-------- Rows --------

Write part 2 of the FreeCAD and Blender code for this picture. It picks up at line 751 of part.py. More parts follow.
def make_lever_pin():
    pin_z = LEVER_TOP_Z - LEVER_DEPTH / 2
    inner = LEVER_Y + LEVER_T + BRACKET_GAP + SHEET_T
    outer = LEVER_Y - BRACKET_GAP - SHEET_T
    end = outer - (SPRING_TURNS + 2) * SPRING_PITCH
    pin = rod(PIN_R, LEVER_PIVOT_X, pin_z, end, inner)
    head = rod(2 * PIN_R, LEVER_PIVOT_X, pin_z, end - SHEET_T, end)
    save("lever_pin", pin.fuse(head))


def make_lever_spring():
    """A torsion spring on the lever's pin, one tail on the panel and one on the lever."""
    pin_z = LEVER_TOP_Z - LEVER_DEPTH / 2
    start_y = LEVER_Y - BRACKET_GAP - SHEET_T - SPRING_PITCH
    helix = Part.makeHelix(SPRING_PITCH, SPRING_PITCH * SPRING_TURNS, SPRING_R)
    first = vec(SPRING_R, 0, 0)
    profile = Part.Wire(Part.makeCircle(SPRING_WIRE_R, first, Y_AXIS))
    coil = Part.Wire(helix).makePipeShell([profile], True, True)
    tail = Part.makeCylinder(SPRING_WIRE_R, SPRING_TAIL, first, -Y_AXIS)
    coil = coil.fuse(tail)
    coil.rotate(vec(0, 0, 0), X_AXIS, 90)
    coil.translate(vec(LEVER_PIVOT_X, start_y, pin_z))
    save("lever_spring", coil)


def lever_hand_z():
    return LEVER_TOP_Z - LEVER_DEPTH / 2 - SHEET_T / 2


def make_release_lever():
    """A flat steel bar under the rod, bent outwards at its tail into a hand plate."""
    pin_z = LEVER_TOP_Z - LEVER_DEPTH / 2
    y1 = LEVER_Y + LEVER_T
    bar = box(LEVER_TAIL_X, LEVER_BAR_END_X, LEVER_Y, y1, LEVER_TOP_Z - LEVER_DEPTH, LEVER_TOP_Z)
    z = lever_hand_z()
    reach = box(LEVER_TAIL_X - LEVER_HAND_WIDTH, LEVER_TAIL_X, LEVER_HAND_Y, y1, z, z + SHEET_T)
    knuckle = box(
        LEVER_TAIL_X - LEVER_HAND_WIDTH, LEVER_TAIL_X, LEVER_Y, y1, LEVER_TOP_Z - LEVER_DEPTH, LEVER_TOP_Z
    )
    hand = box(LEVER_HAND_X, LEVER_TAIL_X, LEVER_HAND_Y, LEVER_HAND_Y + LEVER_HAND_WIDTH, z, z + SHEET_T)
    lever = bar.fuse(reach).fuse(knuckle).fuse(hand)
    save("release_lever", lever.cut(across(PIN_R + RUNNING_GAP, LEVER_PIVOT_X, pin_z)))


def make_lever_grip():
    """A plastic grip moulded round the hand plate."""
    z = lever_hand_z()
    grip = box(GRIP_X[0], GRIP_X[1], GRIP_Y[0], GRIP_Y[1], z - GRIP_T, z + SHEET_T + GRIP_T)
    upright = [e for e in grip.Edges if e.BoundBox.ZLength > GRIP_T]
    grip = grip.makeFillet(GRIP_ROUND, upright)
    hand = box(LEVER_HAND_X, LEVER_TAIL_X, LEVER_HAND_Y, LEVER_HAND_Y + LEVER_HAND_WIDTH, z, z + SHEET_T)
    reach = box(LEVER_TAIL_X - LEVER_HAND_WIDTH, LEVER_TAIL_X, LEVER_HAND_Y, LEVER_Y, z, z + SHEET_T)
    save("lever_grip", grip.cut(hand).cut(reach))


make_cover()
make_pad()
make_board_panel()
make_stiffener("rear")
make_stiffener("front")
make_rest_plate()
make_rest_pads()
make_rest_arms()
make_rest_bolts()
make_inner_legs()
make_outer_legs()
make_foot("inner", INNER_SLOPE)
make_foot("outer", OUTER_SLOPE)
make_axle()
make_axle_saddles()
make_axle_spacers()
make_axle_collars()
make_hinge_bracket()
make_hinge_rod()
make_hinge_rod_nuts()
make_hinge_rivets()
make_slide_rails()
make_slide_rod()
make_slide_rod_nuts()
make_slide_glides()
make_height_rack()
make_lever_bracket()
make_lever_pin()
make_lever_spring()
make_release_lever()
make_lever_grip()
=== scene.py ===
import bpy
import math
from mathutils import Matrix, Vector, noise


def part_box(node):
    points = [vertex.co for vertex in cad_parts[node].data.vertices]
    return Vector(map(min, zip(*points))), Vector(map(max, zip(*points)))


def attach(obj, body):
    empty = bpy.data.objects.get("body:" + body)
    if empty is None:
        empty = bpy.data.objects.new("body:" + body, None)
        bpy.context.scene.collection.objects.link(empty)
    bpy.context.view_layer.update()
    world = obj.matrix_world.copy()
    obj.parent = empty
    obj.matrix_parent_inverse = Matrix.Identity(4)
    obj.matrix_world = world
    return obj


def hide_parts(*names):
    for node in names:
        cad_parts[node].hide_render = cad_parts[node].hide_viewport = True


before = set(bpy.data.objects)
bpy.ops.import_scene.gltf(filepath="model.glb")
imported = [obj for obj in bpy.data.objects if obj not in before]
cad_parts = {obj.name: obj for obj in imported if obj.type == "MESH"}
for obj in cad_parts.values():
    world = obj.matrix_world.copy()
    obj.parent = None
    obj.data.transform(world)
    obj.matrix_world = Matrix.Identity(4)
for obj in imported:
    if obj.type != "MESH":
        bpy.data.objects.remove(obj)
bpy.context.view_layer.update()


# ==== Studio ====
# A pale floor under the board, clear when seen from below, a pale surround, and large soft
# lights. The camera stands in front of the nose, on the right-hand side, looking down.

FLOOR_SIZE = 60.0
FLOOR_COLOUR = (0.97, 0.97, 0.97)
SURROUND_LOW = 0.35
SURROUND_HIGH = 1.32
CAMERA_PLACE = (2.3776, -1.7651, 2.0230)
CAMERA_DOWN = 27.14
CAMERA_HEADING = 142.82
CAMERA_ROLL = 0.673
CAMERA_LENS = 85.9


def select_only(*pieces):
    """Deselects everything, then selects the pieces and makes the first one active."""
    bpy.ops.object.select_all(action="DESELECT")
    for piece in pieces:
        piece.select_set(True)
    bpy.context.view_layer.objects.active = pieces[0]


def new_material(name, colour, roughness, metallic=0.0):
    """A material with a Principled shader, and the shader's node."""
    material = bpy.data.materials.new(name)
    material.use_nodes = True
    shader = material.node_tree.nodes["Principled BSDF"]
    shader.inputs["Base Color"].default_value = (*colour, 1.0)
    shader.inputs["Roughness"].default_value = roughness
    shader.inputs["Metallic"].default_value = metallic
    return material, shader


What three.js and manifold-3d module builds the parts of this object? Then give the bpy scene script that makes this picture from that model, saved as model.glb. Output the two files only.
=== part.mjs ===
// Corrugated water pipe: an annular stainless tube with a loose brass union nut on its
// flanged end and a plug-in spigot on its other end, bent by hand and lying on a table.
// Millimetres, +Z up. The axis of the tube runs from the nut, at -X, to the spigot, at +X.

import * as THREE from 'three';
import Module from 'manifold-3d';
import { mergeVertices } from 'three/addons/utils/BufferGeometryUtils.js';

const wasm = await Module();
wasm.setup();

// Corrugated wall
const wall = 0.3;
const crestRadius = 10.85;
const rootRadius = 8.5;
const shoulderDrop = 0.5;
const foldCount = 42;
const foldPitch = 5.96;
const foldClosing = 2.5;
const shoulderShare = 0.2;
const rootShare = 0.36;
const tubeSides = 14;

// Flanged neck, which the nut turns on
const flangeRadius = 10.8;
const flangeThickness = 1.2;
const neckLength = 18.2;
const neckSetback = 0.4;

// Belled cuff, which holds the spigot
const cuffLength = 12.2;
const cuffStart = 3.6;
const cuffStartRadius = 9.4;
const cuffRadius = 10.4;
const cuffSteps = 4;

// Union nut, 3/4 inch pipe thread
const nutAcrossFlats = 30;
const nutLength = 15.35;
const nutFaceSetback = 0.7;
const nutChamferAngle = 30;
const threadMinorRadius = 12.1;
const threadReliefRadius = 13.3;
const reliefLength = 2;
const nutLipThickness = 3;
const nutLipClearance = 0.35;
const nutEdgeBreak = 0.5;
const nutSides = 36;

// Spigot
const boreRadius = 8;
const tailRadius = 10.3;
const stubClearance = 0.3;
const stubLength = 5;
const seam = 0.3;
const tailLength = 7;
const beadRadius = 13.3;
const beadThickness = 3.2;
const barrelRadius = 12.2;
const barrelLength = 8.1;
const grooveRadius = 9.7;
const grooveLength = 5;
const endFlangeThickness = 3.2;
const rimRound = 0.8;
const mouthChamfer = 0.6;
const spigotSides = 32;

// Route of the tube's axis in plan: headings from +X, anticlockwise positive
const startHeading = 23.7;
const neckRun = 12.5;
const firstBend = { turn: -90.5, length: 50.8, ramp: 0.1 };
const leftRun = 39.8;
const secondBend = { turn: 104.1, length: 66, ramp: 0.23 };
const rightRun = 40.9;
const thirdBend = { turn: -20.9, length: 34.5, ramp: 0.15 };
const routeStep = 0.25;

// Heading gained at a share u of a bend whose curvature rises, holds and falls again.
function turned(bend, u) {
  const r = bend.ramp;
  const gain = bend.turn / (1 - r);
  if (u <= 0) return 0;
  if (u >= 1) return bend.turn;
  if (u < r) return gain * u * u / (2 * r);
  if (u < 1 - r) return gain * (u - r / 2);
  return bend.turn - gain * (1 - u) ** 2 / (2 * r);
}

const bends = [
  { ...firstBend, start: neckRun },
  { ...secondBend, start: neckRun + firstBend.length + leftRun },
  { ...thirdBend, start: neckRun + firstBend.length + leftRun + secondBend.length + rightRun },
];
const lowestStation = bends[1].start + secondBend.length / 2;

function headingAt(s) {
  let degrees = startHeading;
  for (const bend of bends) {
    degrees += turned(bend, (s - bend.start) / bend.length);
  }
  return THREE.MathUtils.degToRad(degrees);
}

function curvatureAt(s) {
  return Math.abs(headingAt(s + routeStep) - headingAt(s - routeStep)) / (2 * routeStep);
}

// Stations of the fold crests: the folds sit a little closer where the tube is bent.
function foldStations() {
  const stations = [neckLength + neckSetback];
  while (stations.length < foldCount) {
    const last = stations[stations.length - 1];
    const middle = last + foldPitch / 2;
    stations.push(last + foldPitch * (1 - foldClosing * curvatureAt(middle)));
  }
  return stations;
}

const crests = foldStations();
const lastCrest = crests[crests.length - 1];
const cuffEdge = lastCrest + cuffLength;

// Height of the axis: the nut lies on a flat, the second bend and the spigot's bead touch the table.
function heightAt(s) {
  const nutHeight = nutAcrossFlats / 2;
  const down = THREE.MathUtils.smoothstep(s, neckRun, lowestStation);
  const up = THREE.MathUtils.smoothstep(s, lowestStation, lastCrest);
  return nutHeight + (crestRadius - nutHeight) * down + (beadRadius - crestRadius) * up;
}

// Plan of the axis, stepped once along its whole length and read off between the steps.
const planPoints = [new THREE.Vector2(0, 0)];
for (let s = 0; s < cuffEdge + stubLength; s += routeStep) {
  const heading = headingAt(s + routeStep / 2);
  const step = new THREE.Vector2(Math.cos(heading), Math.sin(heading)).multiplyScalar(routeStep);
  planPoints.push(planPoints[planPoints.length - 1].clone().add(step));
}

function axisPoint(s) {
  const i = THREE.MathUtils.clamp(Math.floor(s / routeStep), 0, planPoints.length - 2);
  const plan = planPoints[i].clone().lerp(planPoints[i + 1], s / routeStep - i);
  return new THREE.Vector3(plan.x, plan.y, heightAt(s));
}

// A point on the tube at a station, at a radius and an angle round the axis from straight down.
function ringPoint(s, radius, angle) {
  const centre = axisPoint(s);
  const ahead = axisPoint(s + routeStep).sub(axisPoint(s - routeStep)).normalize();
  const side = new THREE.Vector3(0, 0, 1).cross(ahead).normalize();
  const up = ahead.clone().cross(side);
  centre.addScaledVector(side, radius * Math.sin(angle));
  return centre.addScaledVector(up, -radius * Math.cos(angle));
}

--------

# To be done
Return the lines from the line with "make_cover()" through the line with "obj.data.transform(world)", inclusive, exactly as they stand, and nothing else.

# Task response
make_cover()
make_pad()
make_board_panel()
make_stiffener("rear")
make_stiffener("front")
make_rest_plate()
make_rest_pads()
make_rest_arms()
make_rest_bolts()
make_inner_legs()
make_outer_legs()
make_foot("inner", INNER_SLOPE)
make_foot("outer", OUTER_SLOPE)
make_axle()
make_axle_saddles()
make_axle_spacers()
make_axle_collars()
make_hinge_bracket()
make_hinge_rod()
make_hinge_rod_nuts()
make_hinge_rivets()
make_slide_rails()
make_slide_rod()
make_slide_rod_nuts()
make_slide_glides()
make_height_rack()
make_lever_bracket()
make_lever_pin()
make_lever_spring()
make_release_lever()
make_lever_grip()
=== scene.py ===
import bpy
import math
from mathutils import Matrix, Vector, noise


def part_box(node):
    points = [vertex.co for vertex in cad_parts[node].data.vertices]
    return Vector(map(min, zip(*points))), Vector(map(max, zip(*points)))


def attach(obj, body):
    empty = bpy.data.objects.get("body:" + body)
    if empty is None:
        empty = bpy.data.objects.new("body:" + body, None)
        bpy.context.scene.collection.objects.link(empty)
    bpy.context.view_layer.update()
    world = obj.matrix_world.copy()
    obj.parent = empty
    obj.matrix_parent_inverse = Matrix.Identity(4)
    obj.matrix_world = world
    return obj


def hide_parts(*names):
    for node in names:
        cad_parts[node].hide_render = cad_parts[node].hide_viewport = True


before = set(bpy.data.objects)
bpy.ops.import_scene.gltf(filepath="model.glb")
imported = [obj for obj in bpy.data.objects if obj not in before]
cad_parts = {obj.name: obj for obj in imported if obj.type == "MESH"}
for obj in cad_parts.values():
    world = obj.matrix_world.copy()
    obj.parent = None
    obj.data.transform(world)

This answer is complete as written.